Praised director offers advice

Acclaimed director Allison Anders will be the focus of two campus events this week–a visit to a PSU film class and an open event where she will discuss directing for both television and film.

Acclaimed director Allison Anders will be the focus of two campus events this week–a visit to a PSU film class and an open event where she will discuss directing for both television and film.

Anders, who burst onto the independent film scene in 1992 with Gas Food Lodging, will speak in the Lincoln Hall Studio Theater Friday at 2 p.m. for a free event entitled “Directing Film/Directing TV: A Talk with Allison Anders.”

Today, she will visit the class, “Anatomy of a Movie II: The Independent Film,” to speak with students who have been analyzing Gas Food Lodging the entire term.

Sarah Andrews-Collier, theater arts chair, said that Anders is set to speak at Friday’s event about her career as a writer and director–particularly the differences and similarities between working in film and television. Anders, who was chosen this year as the theater arts director-in-residence, will also take questions from attendees at the lecture.

Andrews-Collier encourages anyone interested in filmmaking to attend the event.

“It is always different when you can experience somebody in the flesh,” she said. “Seeing the personality of a film director in person can teach interested students about film work.”

The director of six feature films, which include Mi vida loca and Grace of My Heart, Anders has also directed episodes of television series such as Sex and the City, The L Word and Cold Case.

For her visit to the Anatomy of a Movie class, professor Sue Brower and her students will interact with Anders and question her about Gas Food Lodging, for which Anders won a New York Film Critics Circle Award for Best New Director in 1992.

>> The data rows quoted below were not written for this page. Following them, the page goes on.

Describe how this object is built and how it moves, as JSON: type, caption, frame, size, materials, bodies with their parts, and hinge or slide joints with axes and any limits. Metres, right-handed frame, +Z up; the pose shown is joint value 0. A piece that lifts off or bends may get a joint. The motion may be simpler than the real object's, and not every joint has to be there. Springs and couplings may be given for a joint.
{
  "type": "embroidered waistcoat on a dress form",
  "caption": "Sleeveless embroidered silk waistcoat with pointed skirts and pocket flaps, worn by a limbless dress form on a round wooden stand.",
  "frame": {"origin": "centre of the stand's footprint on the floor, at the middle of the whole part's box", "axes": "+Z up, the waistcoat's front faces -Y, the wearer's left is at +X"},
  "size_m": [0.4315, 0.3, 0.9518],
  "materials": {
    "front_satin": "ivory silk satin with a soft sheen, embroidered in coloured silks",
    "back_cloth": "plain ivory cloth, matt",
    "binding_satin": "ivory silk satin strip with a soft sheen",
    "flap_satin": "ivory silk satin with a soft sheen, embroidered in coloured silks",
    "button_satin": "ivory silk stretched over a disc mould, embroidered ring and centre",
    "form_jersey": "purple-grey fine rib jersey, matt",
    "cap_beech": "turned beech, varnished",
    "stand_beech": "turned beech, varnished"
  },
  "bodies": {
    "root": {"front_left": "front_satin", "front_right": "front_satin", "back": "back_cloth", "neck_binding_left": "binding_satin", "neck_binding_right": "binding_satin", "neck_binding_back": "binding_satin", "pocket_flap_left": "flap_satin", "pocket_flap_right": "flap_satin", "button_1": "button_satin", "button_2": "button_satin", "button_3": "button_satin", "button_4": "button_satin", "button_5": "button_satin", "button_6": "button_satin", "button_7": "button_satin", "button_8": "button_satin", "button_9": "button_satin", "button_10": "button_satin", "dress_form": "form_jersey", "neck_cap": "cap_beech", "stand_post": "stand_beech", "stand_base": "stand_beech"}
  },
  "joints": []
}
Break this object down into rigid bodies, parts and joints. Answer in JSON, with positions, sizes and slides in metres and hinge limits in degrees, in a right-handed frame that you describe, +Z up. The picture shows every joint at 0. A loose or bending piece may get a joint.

“Part of the goal of that course [Anatomy of a Movie], is to bring that filmmaker to campus, and there is particular interest with Allison because she went on to do some popular television,” said Andrews-Collier.

Since the students have been analyzing the film for about eight weeks, they are planning on asking hard questions, such as “If you knew then what you know now, how would you change the film?” Brower said in a February press release.

“She’ll be facing a tough bunch,” she wrote.

In bringing Anders to campus, Andrews-Collier credited the hard work and foresight of Brower, who coordinated Anders’ visit months ago.

“I read an interview of Allison, and she sounded like our students,” Brower said in the release. “The interview had a down-to-earth tone: she had knocked around a bit and was a parent when she decided to put one foot in front of another and make a movie.”